Please restate the following records word for word.

◆ **Material**
+ + + + + + +
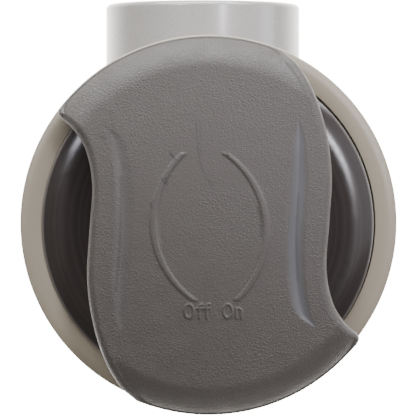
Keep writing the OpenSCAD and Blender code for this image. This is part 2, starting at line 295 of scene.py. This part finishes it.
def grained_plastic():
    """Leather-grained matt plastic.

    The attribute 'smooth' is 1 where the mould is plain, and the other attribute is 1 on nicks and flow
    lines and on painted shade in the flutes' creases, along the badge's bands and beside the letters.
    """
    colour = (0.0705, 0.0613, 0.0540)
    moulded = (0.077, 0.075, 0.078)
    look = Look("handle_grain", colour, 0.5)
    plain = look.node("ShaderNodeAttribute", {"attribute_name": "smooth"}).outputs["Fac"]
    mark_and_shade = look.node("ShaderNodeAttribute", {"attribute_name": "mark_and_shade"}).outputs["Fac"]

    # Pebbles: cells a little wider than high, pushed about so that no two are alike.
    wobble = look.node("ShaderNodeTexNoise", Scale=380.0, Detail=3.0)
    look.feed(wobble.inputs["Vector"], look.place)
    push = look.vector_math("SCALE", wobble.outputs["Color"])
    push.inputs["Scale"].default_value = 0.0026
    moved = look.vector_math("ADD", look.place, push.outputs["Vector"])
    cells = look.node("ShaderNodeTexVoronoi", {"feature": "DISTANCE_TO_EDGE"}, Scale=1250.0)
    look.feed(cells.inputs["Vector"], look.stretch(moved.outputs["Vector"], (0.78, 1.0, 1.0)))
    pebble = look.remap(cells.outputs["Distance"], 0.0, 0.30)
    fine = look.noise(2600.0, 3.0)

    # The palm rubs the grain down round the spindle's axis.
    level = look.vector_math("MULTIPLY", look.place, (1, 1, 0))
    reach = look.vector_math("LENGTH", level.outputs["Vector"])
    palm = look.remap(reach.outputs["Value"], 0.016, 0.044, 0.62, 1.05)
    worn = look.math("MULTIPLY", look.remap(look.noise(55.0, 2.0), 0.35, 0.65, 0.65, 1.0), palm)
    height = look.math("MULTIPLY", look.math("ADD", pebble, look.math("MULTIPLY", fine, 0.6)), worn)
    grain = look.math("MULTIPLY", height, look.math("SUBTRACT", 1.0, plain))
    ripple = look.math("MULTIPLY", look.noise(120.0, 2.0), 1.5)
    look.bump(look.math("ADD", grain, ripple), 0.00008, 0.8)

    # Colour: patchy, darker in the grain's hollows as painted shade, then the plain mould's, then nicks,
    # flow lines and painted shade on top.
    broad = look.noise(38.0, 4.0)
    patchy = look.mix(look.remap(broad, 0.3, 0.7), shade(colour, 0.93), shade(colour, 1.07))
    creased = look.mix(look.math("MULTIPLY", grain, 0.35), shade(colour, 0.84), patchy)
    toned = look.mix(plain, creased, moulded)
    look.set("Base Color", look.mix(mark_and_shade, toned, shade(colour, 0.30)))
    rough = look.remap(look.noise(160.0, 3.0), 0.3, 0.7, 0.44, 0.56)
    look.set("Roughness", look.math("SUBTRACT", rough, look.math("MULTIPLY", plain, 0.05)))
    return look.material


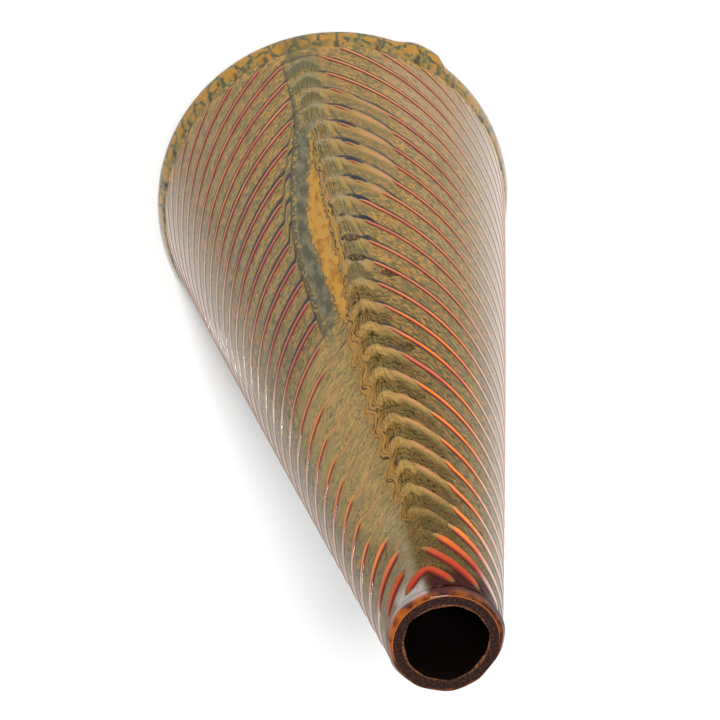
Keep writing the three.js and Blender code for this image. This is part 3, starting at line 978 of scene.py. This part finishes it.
+ + + + + + +
◆ **Result**
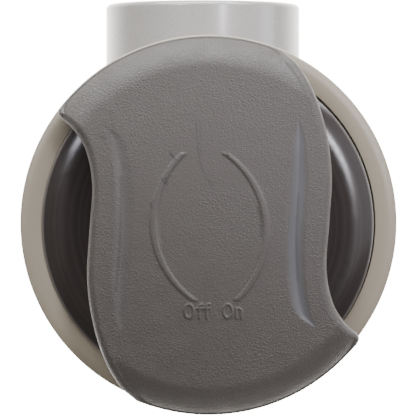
Keep writing the OpenSCAD and Blender code for this image. This is part 2, starting at line 295 of scene.py. This part finishes it.
def grained_plastic():
    """Leather-grained matt plastic.

    The attribute 'smooth' is 1 where the mould is plain, and the other attribute is 1 on nicks and flow
    lines and on painted shade in the flutes' creases, along the badge's bands and beside the letters.
    """
    colour = (0.0705, 0.0613, 0.0540)
    moulded = (0.077, 0.075, 0.078)
    look = Look("handle_grain", colour, 0.5)
    plain = look.node("ShaderNodeAttribute", {"attribute_name": "smooth"}).outputs["Fac"]
    mark_and_shade = look.node("ShaderNodeAttribute", {"attribute_name": "mark_and_shade"}).outputs["Fac"]

    # Pebbles: cells a little wider than high, pushed about so that no two are alike.
    wobble = look.node("ShaderNodeTexNoise", Scale=380.0, Detail=3.0)
    look.feed(wobble.inputs["Vector"], look.place)
    push = look.vector_math("SCALE", wobble.outputs["Color"])
    push.inputs["Scale"].default_value = 0.0026
    moved = look.vector_math("ADD", look.place, push.outputs["Vector"])
    cells = look.node("ShaderNodeTexVoronoi", {"feature": "DISTANCE_TO_EDGE"}, Scale=1250.0)
    look.feed(cells.inputs["Vector"], look.stretch(moved.outputs["Vector"], (0.78, 1.0, 1.0)))
    pebble = look.remap(cells.outputs["Distance"], 0.0, 0.30)
    fine = look.noise(2600.0, 3.0)

    # The palm rubs the grain down round the spindle's axis.
    level = look.vector_math("MULTIPLY", look.place, (1, 1, 0))
    reach = look.vector_math("LENGTH", level.outputs["Vector"])
    palm = look.remap(reach.outputs["Value"], 0.016, 0.044, 0.62, 1.05)
    worn = look.math("MULTIPLY", look.remap(look.noise(55.0, 2.0), 0.35, 0.65, 0.65, 1.0), palm)
    height = look.math("MULTIPLY", look.math("ADD", pebble, look.math("MULTIPLY", fine, 0.6)), worn)
    grain = look.math("MULTIPLY", height, look.math("SUBTRACT", 1.0, plain))
    ripple = look.math("MULTIPLY", look.noise(120.0, 2.0), 1.5)
    look.bump(look.math("ADD", grain, ripple), 0.00008, 0.8)

    # Colour: patchy, darker in the grain's hollows as painted shade, then the plain mould's, then nicks,
    # flow lines and painted shade on top.
    broad = look.noise(38.0, 4.0)
    patchy = look.mix(look.remap(broad, 0.3, 0.7), shade(colour, 0.93), shade(colour, 1.07))
    creased = look.mix(look.math("MULTIPLY", grain, 0.35), shade(colour, 0.84), patchy)
    toned = look.mix(plain, creased, moulded)
    look.set("Base Color", look.mix(mark_and_shade, toned, shade(colour, 0.30)))
    rough = look.remap(look.noise(160.0, 3.0), 0.3, 0.7, 0.44, 0.56)
    look.set("Roughness", look.math("SUBTRACT", rough, look.math("MULTIPLY", plain, 0.05)))
    return look.material


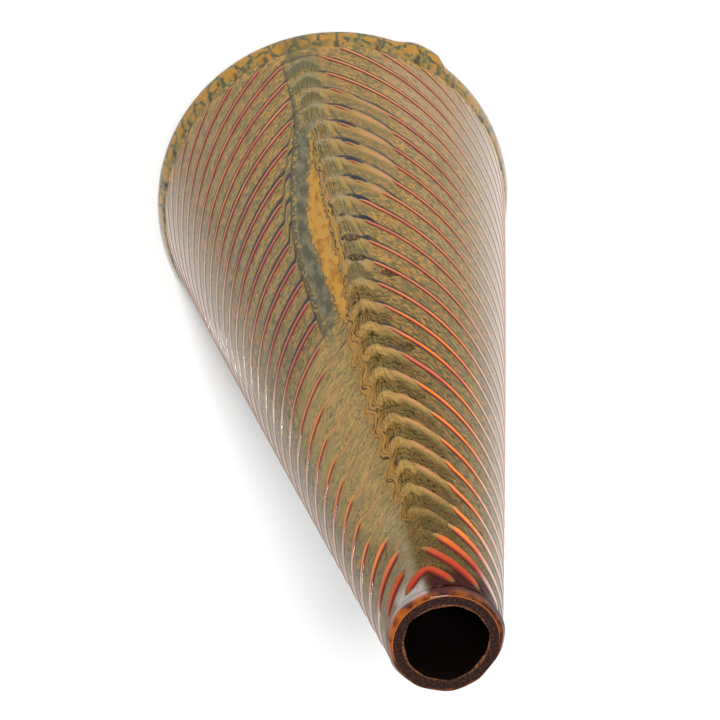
Keep writing the three.js and Blender code for this image. This is part 3, starting at line 978 of scene.py. This part finishes it.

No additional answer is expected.